I have two sons William and Amasa and one daughter. Minerva, who have good homes in Paris, Idaho, and are comfortable, and I also have a comfortable home in Paris, although I spend my winters with the Doctors, Ezra and Edward, and their families in Ogden, as they feel that it is better for me to be down with them during the cold weather. I go home in April and generally stay until November. My health is pretty good and I am comfortable and happy in my old age, now being 75 years old. (1905.)

My daughter, Mrs. Woolley, has one son in Chicago studying medicine. His name is H. Smith Woolley. He is the oldest of my grandchildren and was born on the Hawaiian Islands, I now have six children living, four boys and two girls, also two boys and two girls who died as children, also thirty six grand children living and seven dead. I also have six great grand. children living.



It is now ( December 1951, ) one hundred and twenty-two years since Mother’s birth and thirty-nine years since she passed to her reward.
She now has 349 blood descendants as follows : Ten children of her own. Six of whom grew to maturity. Their names and number of their descendants are as follows : Mary Ann ( Mrs. :F A. Pomery ) 7; William L., 172; Minerva ( Mrs. H. S. Wooley) 35; Amasa M., 56; Ezra C., 19 and Edward I., 50. All healthy, robust posterity. All belong to the Church of Jesus Christ of Latter-Day Saints except four and they have lived away from Utah and the Church always.

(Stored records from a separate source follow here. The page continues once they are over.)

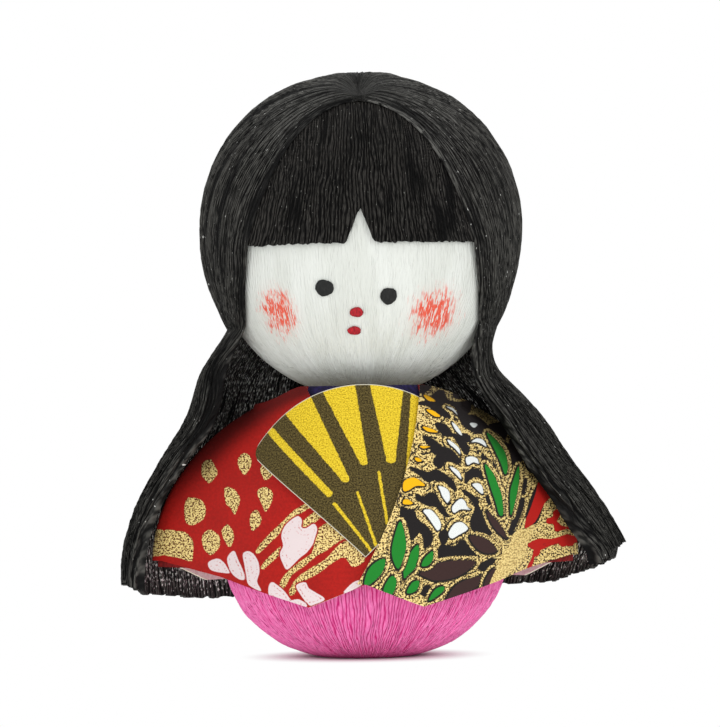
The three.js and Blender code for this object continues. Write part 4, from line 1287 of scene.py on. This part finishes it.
def plainPaper(name, light, dark, pitch=0.4, rough=0.85):
    material, nodes = newMaterial(name)
    fibres = nodes.noise(nodes.spot(), 1 / (pitch * mm), detail=4)
    colour = nodes.blend(nodes.map(fibres, 0.3, 0.7), rgb(dark), rgb(light))
    finishMaterial(nodes, colour, rough, bump(nodes, fibres, 0.03), 0.3)
    return material


# Robe

sleeveCut = {
    "hemCorner": 7.5, "hemCornerZ": 6.9, "hemInnerZ": 9.6, "hemKnee": 17, "hemKneeZ": 10.3, "backHemZ": 9.2,
    "ripple": 0.07, "tipShare": 0.985, "backEnd": 1.6, "frontSteps": (65, 57, 45, 13), "backSteps": 41,
    "rowSteps": (61, 81), "beforeFan": 0.7, "pastFan": 5.3, "shadeReach": 4.5, "shadeZ": (16, 26),
}
redSleeve = {
    "name": "red_sleeve", "node": "sleeve_left", "slot": "red_print", "side": -1, "foot": -4,
    "neck": robe["neck"], "bulge": 0, "overFan": 0, "seed": 31, "inks": redInks, "paint": paintRed,
}
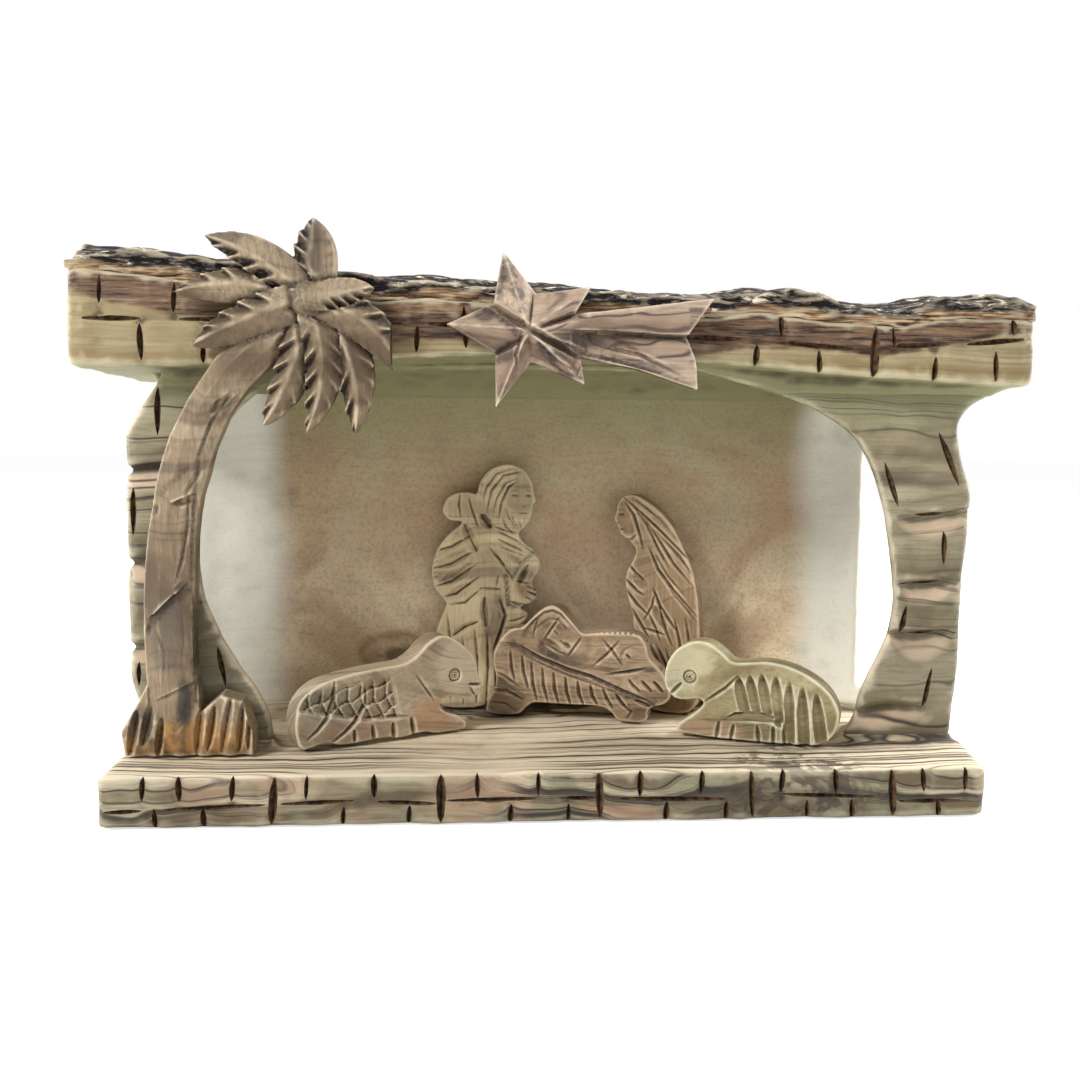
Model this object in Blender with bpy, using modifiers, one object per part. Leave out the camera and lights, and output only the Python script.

Various church, civic and national positions are held or have been held, as follows : One president of Stake, and later Patriarch; four Bishops; twenty-five missionaries — representing sixty-three years of missionary work without financial compensation and at their own expense; 16 are Doctors ( I3 M.D,’s., 2 D.D.S.’s. and 1 Ph.D. ) ; 3 graduate nurses; 9 stenographers; 4 lawyers 1 dairy specialist for State of Utah; 1 soil conservation specialist for State of Utah; 1 West Point graduate — now in U. S. Navy; 16 school teachers; S librarians; several musicians (vocal and instrumental); 20 are serving or have seen military service — one is a Colonel; one son served as state senator; one as assessor. and collector in a county; one as sheriff, one as city judge etc. All are honorable citizens in the communities in which they live.

Mother was deprived of her dear and courageous mother by death when only twelve years of age, but the mothers courage and devotion and determination was transmitted to the daughter and remained with her to the end of her days. Throughout her long life, attended by many hardships and privations, she never faltered in her faith or weakened in her testimony of the Divinity of the mission of the Prophet Joseph Smith and his successors. She lived and died a true Latter-Day Saint. May the love and affection that has ever prevailed here continue on throughout eternity.
Edward I. Rich, M. D.

P.S. Great credit is due Zula Rich Cole for her help in this compilation.